→ **GIVEN INFORMATION**
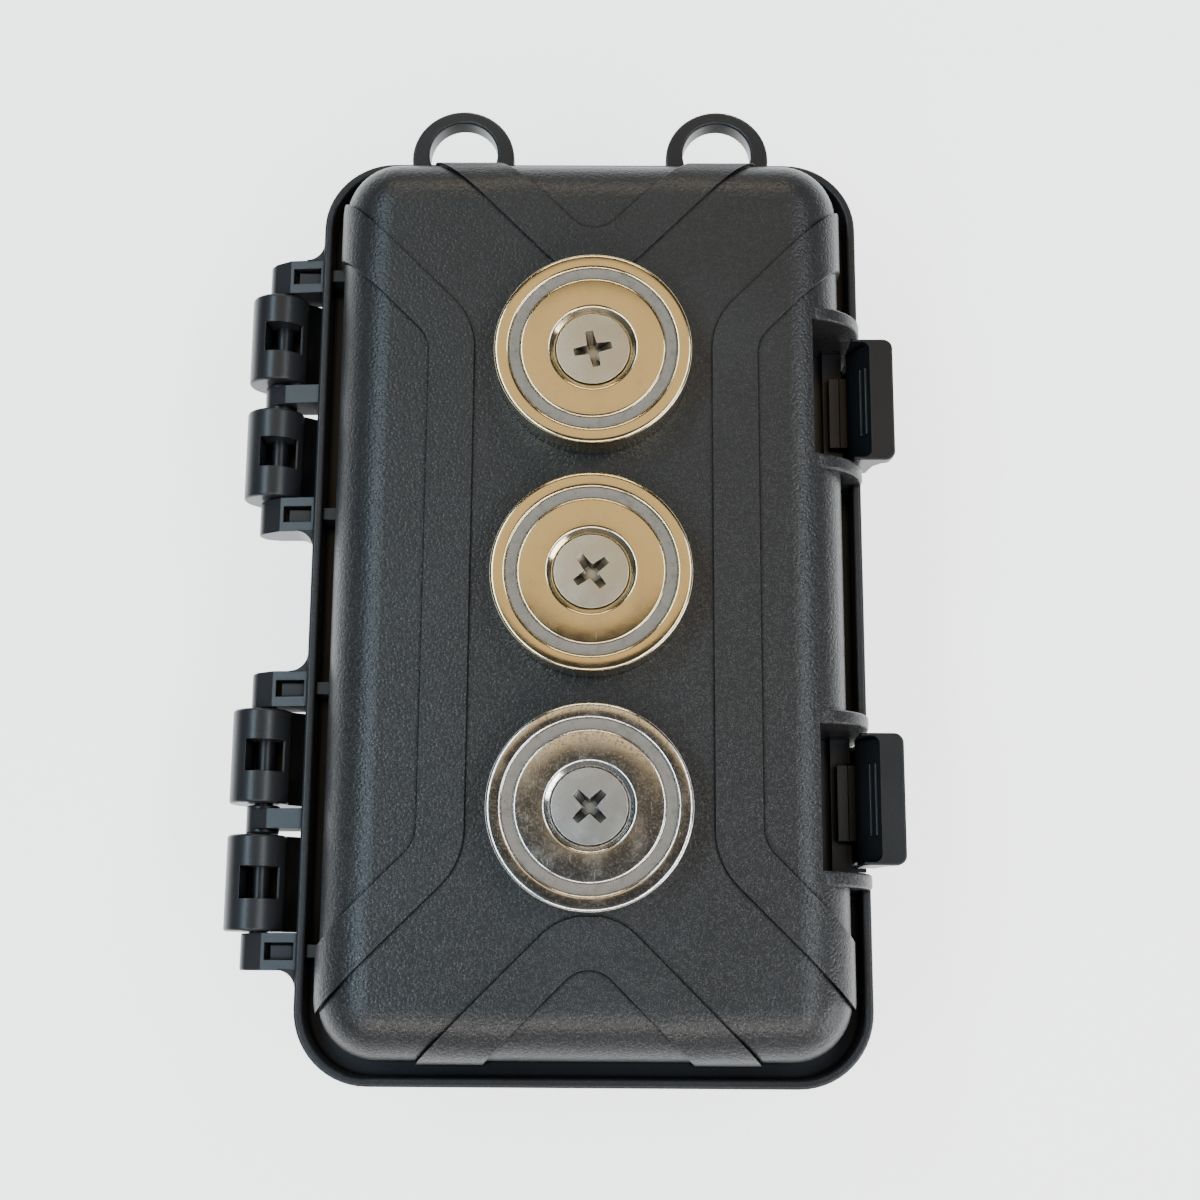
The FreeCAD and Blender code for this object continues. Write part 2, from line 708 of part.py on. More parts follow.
def base_knuckles():
    """Give what the base's hinge side adds and what is cut from it."""
    added = []
    removed = []
    inside = D.lip_wall / 2 - D.rim_hinge_side
    for title, centre in hinge_centres():
        for side in (-1, 1):
            name = "knuckle_%s_%s" % (title, "far" if side > 0 else "near")
            low = centre + (D.knuckle_near if side > 0 else -D.knuckle_far)
            length = D.knuckle_far - D.knuckle_near
            x = -D.pin_x - D.knuckle_shift
            barrel = rod(name + "_barrel", D.knuckle_radius, length, x, low, D.pin_z, "Y")
            added.append(soften(name, barrel, D.edge_round, is_circle))
            added.append(prism(name + "_arm", [[
                (inside, D.lip_bottom + 0.4),
                (inside, BASE_TOP),
                (-D.rim_hinge_side - 0.7, BASE_TOP),
                (x + D.knuckle_radius * 0.98, D.pin_z - D.knuckle_radius * 0.15),
                (x, D.pin_z),
                (x - D.knuckle_radius * 0.6, D.pin_z - D.knuckle_radius * 0.8),
                (x + 3.5, D.lip_bottom + 0.4),
            ]], "XZ_Plane", low, low + length))
            middle = low + length / 2
            for part, inner_edge, floor in (
                ("window", D.window_in, D.pin_z - D.window_depth),
                ("sill", D.window_in + D.sill_width, D.pin_z + D.sill_height),
            ):
                removed.append(box(
                    "%s_%s" % (name, part), -D.pin_x - D.window_out, inner_edge - D.pin_x,
                    middle - D.window_length / 2, middle + D.window_length / 2,
                    floor, D.pin_z + BEYOND,
                ))
        removed.append(rod(
            "knuckle_%s_bore" % title, D.pin_radius + D.press_gap, D.knuckle_far * 2 + 2,
            -D.pin_x, centre - D.knuckle_far - 1, D.pin_z, "Y",
        ))
    return added, removed


def seal_ring(name, width, low, high):
    """Make a closed ring that runs along the middle of the body wall."""
    rings = []
    for title, inset in (("outer", D.seal_inset - width / 2), ("inner", D.seal_inset + width / 2)):
        extra = 1 if title == "inner" else 0
        rings.append(rounded_block(
            "%s_%s" % (name, title), body_sides(-inset), low - extra, high + extra,
            D.body_corner - inset,
        ))
    return cut(name, rings[0], rings[1])


def make_base_shell():
    """Make the deep shell that lies on the ground and carries hinge pins and latches."""
    added, removed = base_knuckles()
    low = D.band_relief
    plain = rounded_block(
        "base_body", body_sides(), low, BASE_TOP, D.body_corner, low, D.face_round
    )
    bands = raised_bands("base_bands", Size.of(0), BASE_TOP, Size.of(0))
    rim = tray(
        "base_rim", D.lip_bottom, BASE_TOP, D.lip_bottom - 2, BASE_FLOOR, D.lip_wall, D.lip_bottom
    )
    guards = guard_ribs("base_guards", D.guard_foot, D.guard_foot, BASE_TOP, low, BASE_TOP)
    solid = fuse("base_solid", [plain, bands, rim, guards] + added)
    removed += side_cutters(
        "base_pocket", pocket_centres(), D.pocket_back, HALF_POCKET, D.pocket_floor, BASE_FLOOR
    )
    removed += side_cutters(
        "base_ledge", pocket_centres(), D.ledge_edge, HALF_POCKET, BASE_FLOOR - 1, BASE_TOP + 1
    )
    for title, centre in pocket_centres():
        reach = HALF_POCKET + D.guard_thick + 1
        removed.append(rod(
            "pivot_bore_%s" % title, D.pivot_radius + D.press_gap, reach * 2,
            D.pivot_x, centre - reach, D.pivot_z, "Y",
        ))
    removed.append(seal_ring("seal_groove", D.groove_width, BASE_TOP - D.groove_depth, BASE_TOP + 1))
    inside = low + D.wall
    removed.append(cavity(
        "base_inside", inside, BASE_TOP + 2, inside, D.pocket_floor - D.wall, BASE_TOP + 3
    ))
    return finish_part(cut("base_shell", solid, fuse("base_cutters", removed)), "base_shell")


def tab_hollow(name, half):
    """Make the cutter for the hollow behind the finger tab, with rounded inner corners."""
    back = D.plate_outer + 0.1
    slope = prism(name + "_slope", [[
        (back, D.tab_top + 1),
        (back, D.tab_top),
        (D.plate_inner + 1.2, D.tab_top - 3.4),
        (D.plate_inner, D.tab_top - 7.4),
        (D.plate_inner - 3, D.tab_top - 7.4),
        (D.plate_inner - 3, D.tab_top + 1),
    ]], "XZ_Plane", -half, half)
    plan = rounded_block(
        name + "_hollow_plan", (D.plate_inner - 6, back, -half, half),
        D.tab_top - 9, D.tab_top + 2, Size.of(1.4),
    )
    return common(name + "_hollow", slope, plan)


def make_latch(title, centre):
    """Make one latch: an eye on its pin, a plate, a hook over the catch and a finger tab."""
    name = "latch_" + title
    half = D.latch_width / 2
    foot = D.pivot_z - D.pivot_boss * 0.8
    plate = prism(name + "_plate", [[
        (D.pivot_x, foot),
        (D.pivot_x + 2.0, foot),
        (D.plate_outer, D.pivot_z + 1.2),
        (D.plate_outer, D.tab_top - 8.0),
        (D.plate_outer + 0.7, D.tab_top - 4.0),
        (D.plate_outer + 2.0, D.tab_top - 2.2),
        (D.tab_edge, D.tab_top - 1.7),
        (D.tab_edge, D.tab_top),
        (D.plate_inner, D.tab_top),
        (D.plate_inner, D.pivot_z + 2.4),
        (D.pivot_x, D.pivot_z + 2.4),
    ]], "XZ_Plane", -half, half)

    def at_tab_corner(edge):
        corner = edge.BoundBox
        outside = abs(corner.XMin - D.tab_edge.value) < EDGE_TOLERANCE
        return is_upright(edge) and outside

    round_edges(plate, name + "_corners", D.tab_corner, at_tab_corner)
    round_edges(plate, name + "_rim", D.edge_round * 0.6, lies_at(D.tab_top))
    eye = rod(name + "_eye", D.pivot_boss, D.latch_width, D.pivot_x, -half, D.pivot_z, "Y")
    hook = box(
        name + "_hook", D.hook_tip, D.plate_inner + 1, -D.catch_width / 2, D.catch_width / 2,
        LID_FLOOR + 0.2, D.catch_top,
    )
    ridges = []
    for number, (x, z) in enumerate(((1.65, -2.5), (2.35, -1.2)), start=1):
        ridges.append(rod(
            "%s_ridge_%d" % (name, number), D.ridge_radius, D.ridge_length,
            D.plate_inner + x, -D.ridge_length / 2, D.tab_top + z, "Y",
        ))
    clear = [tab_hollow(name, half - D.tab_end_wall)]
    for title, low, high in (
        ("near", -half - 1, D.plate_step - half), ("far", half - D.plate_step, half + 1),
    ):
        clear.append(box(
            "%s_%s_step" % (name, title), D.pivot_x - 1, D.plate_outer + 1, low, high,
            D.pivot_z + D.pivot_boss + 0.6, D.plate_top,
        ))
    hollowed = cut(name + "_hollowed", plate, fuse(name + "_clear", clear))
    solid = fuse(name + "_solid", [hollowed, eye, hook] + ridges)
    bore = rod(
        name + "_bore", D.pivot_radius + D.running_gap, D.latch_width + 2,
        D.pivot_x, -half - 1, D.pivot_z, "Y",
    )
    return finish_part(cut(name, solid, bore), name, y=centre)


def make_pin(name, radius, length, x, centre, z):
    """Make one plain pin with its middle at a place along the case."""
    pin = rod(name, radius, length, 0, 0, 0, "Y")
    return finish_part(pin, name, x, centre - length / 2, z)


def revolve(name, points):
    """Turn an outline of radius and height about the Z axis."""
    body = DOC.addObject("PartDesign::Body", name)
    sketch = new_sketch(body, name + "_section", "XZ_Plane", 0)
    draw_polygon(sketch, points)
    turned = body.newObject("PartDesign::Revolution", name + "_turned")
    turned.Profile = sketch
    turned.ReferenceAxis = (sketch, ["V_Axis"])
    turned.Angle = 360.0
    body.Tip = turned
    DOC.recompute()
    return body


def make_magnet(number, y, turn):
    """Make one pot magnet with its screw, washer and nut; heights are from the magnet face."""
    top = D.magnet_height
    inner_z = -D.wall
    sink_end = top - (D.sink_radius - D.screw_hole)
    cup = revolve("cup_%d" % number, [
        (D.screw_hole, 0), (D.cup_radius - 0.3, 0), (D.cup_radius, 0.3),
        (D.cup_radius, top - D.cup_bevel), (D.cup_radius - D.cup_bevel, top),
        (D.cup_bore, top), (D.cup_bore, D.cup_floor), (D.screw_hole, D.cup_floor),
    ])
    disc = revolve("disc_%d" % number, [
        (D.screw_hole, D.cup_floor), (D.disc_radius, D.cup_floor), (D.disc_radius, top - 0.2),
        (D.disc_radius - 0.2, top), (D.sink_radius, top), (D.screw_hole, sink_end),
    ])
    filler = revolve("filler_%d" % number, [
        (D.disc_radius, D.cup_floor), (D.cup_bore, D.cup_floor),
        (D.cup_bore, top - D.filler_drop), (D.disc_radius, top - D.filler_drop),
    ])
    head_top = top - D.screw_drop
    cone_top = head_top - D.head_edge
    cone_end = cone_top - (D.screw_head - D.screw_radius)
    tip = head_top - D.screw_length
    turned = revolve("screw_%d_turned" % number, [
        (0, tip), (D.screw_radius - 0.6, tip), (D.screw_radius, tip + 0.6),
        (D.screw_radius, cone_end), (D.screw_head, cone_top), (D.screw_head, head_top),
        (0, head_top),
    ])
    bars = []
    for title, across, along in (
        ("a", D.cross_length, D.cross_width), ("b", D.cross_width, D.cross_length),
    ):
        bars.append(box(
            "cross_%d_%s" % (number, title), -across / 2, across / 2, -along / 2, along / 2,
            head_top - D.cross_depth, head_top + 1,
        ))
    screw = cut("screw_%d" % number, turned, fuse("cross_%d" % number, bars))
    washer = revolve("washer_%d" % number, [
        (D.screw_hole, inner_z - D.washer_thick), (D.washer_radius, inner_z - D.washer_thick),
        (D.washer_radius, inner_z), (D.screw_hole, inner_z),
    ])
    nut_top = inner_z - D.washer_thick
    corner = D.nut_flats / math.sqrt(3)
    hexagon = [
        (corner * math.cos(math.radians(60 * step)), corner * math.sin(math.radians(60 * step)))
        for step in range(6)
    ]
    block = prism("nut_%d_block" % number, [hexagon], "XY_Plane", nut_top - D.nut_height, nut_top)
    nut = cut("nut_%d" % number, block, rod(
        "nut_%d_bore" % number, D.nut_bore, D.nut_height + 2, 0, 0, nut_top - D.nut_height - 1
    ))
    pieces = []
    for title, piece in (
        ("magnet_cup", cup), ("magnet_ring", disc), ("magnet_filler", filler),
        ("magnet_screw", screw), ("magnet_washer", washer), ("magnet_nut", nut),
    ):
        if title == "magnet_screw":
            piece.Placement.Rotation = FreeCAD.Rotation(FreeCAD.Vector(0, 0, 1), turn)
        label = "%s_%d" % (title, number)
        pieces.append(finish_part(piece, label, D.pattern_shift, y, D.top_face))
    return pieces


def make_all():
    """Build every sub-part and return them in order."""
    parts = [make_base_shell(), make_lid_shell()]
    seal_low = BASE_TOP - D.groove_depth
    seal = seal_ring("lid_seal", D.seal_width, seal_low, seal_low + D.seal_height)
    parts.append(finish_part(seal, "lid_seal"))
    for title, centre in hinge_centres():
        parts.append(make_pin(
            "hinge_pin_" + title, D.pin_radius, D.pin_length, -D.pin_x, centre, D.pin_z
        ))
    length = D.pocket_width + D.guard_thick * 2 - 0.6
    for (title, place_along), (_, centre) in zip(latch_centres(), pocket_centres()):
        parts.append(make_latch(title, place_along))
        parts.append(make_pin(
            "latch_pin_" + title, D.pivot_radius, length, D.pivot_x, centre, D.pivot_z
        ))
    for number, (y, turn) in enumerate(zip(magnet_centres(), (8, 37, 45)), start=1):
        parts += make_magnet(number, y, turn)
    return parts


def report_trouble(parts):
    """Stop the build where any object failed or any sub-part has no sound shape."""
    for thing in DOC.Objects:
        if "Invalid" in thing.State or "Error" in thing.State:
            raise RuntimeError("%s did not compute: %s" % (thing.Name, thing.State))
    for part in parts:
        shape = part.Shape
        if shape.isNull() or not shape.isValid() or not shape.Solids:
            raise RuntimeError("%s has no sound shape" % part.Label)
        bounds = shape.BoundBox
        print("%-18s solids %d  x %.2f..%.2f  y %.2f..%.2f  z %.2f..%.2f  volume %.0f" % (
            part.Label, len(shape.Solids), bounds.XMin, bounds.XMax, bounds.YMin, bounds.YMax,
            bounds.ZMin, bounds.ZMax, shape.Volume,
        ))


os.makedirs("parts", exist_ok=True)
PARTS = make_all()
DOC.recompute()
report_trouble(PARTS)
for finished in PARTS:
    finished.Shape.exportStep("parts/%s.step" % finished.Label)
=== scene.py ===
"""Looks of the magnetic key holder box: finishes, turned magnets, seal, studio and camera.

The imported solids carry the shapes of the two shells, the latches and the pins. This script dresses
them, and builds the turned and moulded pieces whose edges are too fine for the solids: the pot
magnets with their countersunk screws, the nuts and washers behind them and the lipped seal.
"""

import json
import logging
import math
from dataclasses import dataclass, field
from enum import Enum
from typing import Any, Iterable, Sequence

import bmesh
import bpy
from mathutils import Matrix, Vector

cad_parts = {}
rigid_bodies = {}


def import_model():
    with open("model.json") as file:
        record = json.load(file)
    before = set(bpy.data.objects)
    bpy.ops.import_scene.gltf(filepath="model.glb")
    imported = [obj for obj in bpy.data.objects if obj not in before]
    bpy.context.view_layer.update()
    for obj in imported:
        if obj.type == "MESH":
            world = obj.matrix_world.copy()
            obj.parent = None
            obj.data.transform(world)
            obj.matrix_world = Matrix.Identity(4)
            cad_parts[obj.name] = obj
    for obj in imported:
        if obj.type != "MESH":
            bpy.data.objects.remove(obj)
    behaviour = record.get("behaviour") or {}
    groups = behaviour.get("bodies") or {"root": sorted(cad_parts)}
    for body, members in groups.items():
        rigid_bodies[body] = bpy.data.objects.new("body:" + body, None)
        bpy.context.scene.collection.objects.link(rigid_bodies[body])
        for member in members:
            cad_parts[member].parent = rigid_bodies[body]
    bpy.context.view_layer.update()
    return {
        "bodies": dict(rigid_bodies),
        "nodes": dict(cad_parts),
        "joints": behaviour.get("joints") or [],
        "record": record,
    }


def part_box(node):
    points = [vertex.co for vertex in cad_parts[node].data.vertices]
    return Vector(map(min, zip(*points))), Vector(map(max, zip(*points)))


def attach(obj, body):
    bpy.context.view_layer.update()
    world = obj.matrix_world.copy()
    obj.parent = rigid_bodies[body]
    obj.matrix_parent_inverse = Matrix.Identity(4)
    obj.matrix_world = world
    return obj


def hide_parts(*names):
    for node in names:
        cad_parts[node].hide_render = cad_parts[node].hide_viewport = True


LOG = logging.getLogger("key_box")
MM = 0.001
TURNED_CREASE = 32.0
CARVED_CREASE = 30.0
LONGEST_EASE = 0.48
ON_AXIS = 1e-6

Colour = tuple[float, float, float]
Point = tuple[float, float]
Span = tuple[float, float]
Triple = tuple[float, float, float]


# ------------------------------------------------------------------ shader maths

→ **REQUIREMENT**
Everything from the line that contains "bounds = shape.BoundBox" through the line that contains "obj.data.transform(world)" is to be transcribed exactly, and nothing outside that range.

→ **COMPLETED TASK**
        bounds = shape.BoundBox
        print("%-18s solids %d  x %.2f..%.2f  y %.2f..%.2f  z %.2f..%.2f  volume %.0f" % (
            part.Label, len(shape.Solids), bounds.XMin, bounds.XMax, bounds.YMin, bounds.YMax,
            bounds.ZMin, bounds.ZMax, shape.Volume,
        ))


os.makedirs("parts", exist_ok=True)
PARTS = make_all()
DOC.recompute()
report_trouble(PARTS)
for finished in PARTS:
    finished.Shape.exportStep("parts/%s.step" % finished.Label)
=== scene.py ===
"""Looks of the magnetic key holder box: finishes, turned magnets, seal, studio and camera.

The imported solids carry the shapes of the two shells, the latches and the pins. This script dresses
them, and builds the turned and moulded pieces whose edges are too fine for the solids: the pot
magnets with their countersunk screws, the nuts and washers behind them and the lipped seal.
"""

import json
import logging
import math
from dataclasses import dataclass, field
from enum import Enum
from typing import Any, Iterable, Sequence

import bmesh
import bpy
from mathutils import Matrix, Vector

cad_parts = {}
rigid_bodies = {}


def import_model():
    with open("model.json") as file:
        record = json.load(file)
    before = set(bpy.data.objects)
    bpy.ops.import_scene.gltf(filepath="model.glb")
    imported = [obj for obj in bpy.data.objects if obj not in before]
    bpy.context.view_layer.update()
    for obj in imported:
        if obj.type == "MESH":
            world = obj.matrix_world.copy()
            obj.parent = None
            obj.data.transform(world)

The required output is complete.